Without Infrastructure you cannot HA your vmware machines.
Install Infrastructure.
Tricky part: DNS settings. If you have only a few virtual hosts, you may as well hand edit your DNS hosts settings. If you have several hundred, a DNS server is more handy.
Power on one of your VMWare ESXi servers – then press alt + F1
Now type in “unsupported” without the quotes
Then type in your root password when prompted
vi /etc/hosts
Shift + I
Scroll down to the last line, hit enter to start a new line, and then type in your OTHER server’s IP information:
192.168.2.101 host2.localdomain host2
:wq!
Test the settings by pinging the host:
ping host2
If you get a response that’s a good thing.

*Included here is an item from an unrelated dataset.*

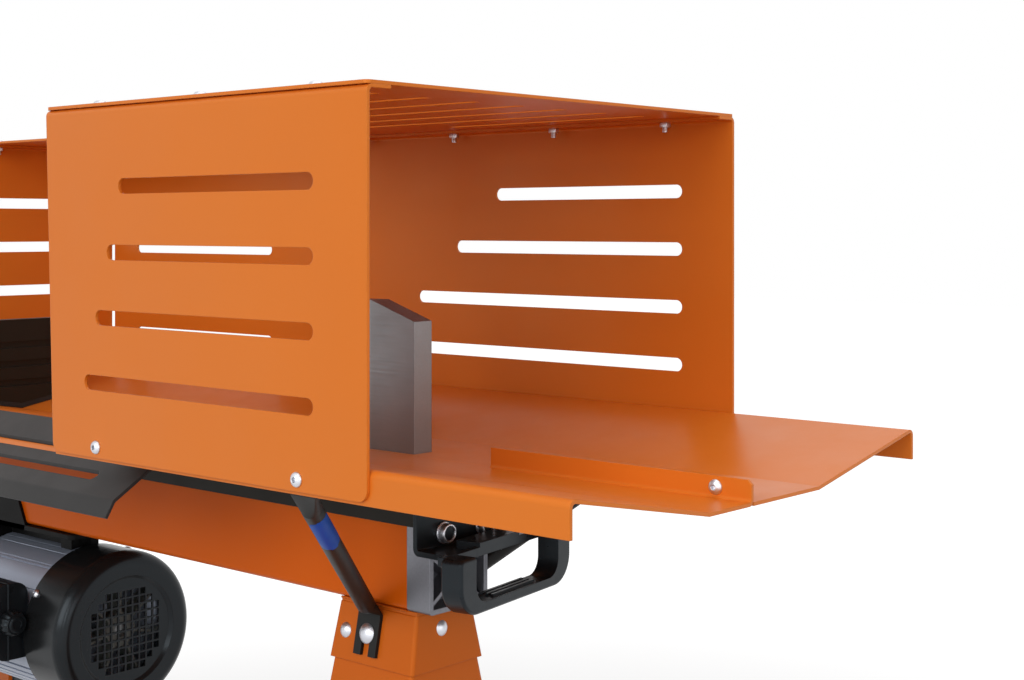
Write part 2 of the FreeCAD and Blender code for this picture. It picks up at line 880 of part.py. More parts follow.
def make_tray_near():
    side = tray_side_points(-1)
    lip_top = (tray_split_y, bed_height + tray_lip_height)
    points = [lip_top, (tray_split_y, bed_height)] + side
    lip_start = tray_end_x - tray_lip_length
    with_lip = bent_sheet(points, sheet, sheet_bend, plane_yz(lip_start), Vector(tray_lip_length, 0, 0), 1)
    plain_points = [(tray_split_y + sheet, bed_height)] + side
    plain = bent_sheet(plain_points, sheet, sheet_bend, plane_yz(tray_start_x),
                       Vector(tray_length - tray_lip_length, 0, 0), 1)
    tray = with_lip.fuse(plain).removeSplitter()
    lip_corner = [(tray_end_x - tray_lip_corner, bed_height + tray_lip_height + cut_overrun),
                  (tray_end_x + cut_overrun, bed_height + tray_lip_height - tray_lip_corner),
                  (tray_end_x + cut_overrun, bed_height + tray_lip_height + cut_overrun)]
    tray = tray.cut(profile(lip_corner, plane_xz(tray_split_y - cut_overrun),
                            Vector(0, sheet + 2 * cut_overrun, 0)))
    return cut_tray_holes(tray, -1)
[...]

No response is a bad thing.
Now, do the same thing on the other host:
Press alt + F1
Now type in “unsupported” without the quotes
Then type in your root password when prompted
vi /etc/hosts
Shift + I
Scroll down to the last line, hit enter to start a new line, and then type in your OTHER server’s IP information:
192.168.2.100 host1.localdomain host1
:wq!
Ping test once again and it should work just fine.
Then, and only then, do we start to work on the infrastructure side of things.
Create a new datacenter
Right-Click and create new cluster. I’m choosing HA.
Right-Click and add a host. Type in the IP of the first host and root/password.
Right-Click and add the second host using the same method.
Infrastructure should automatically add them to the HA area.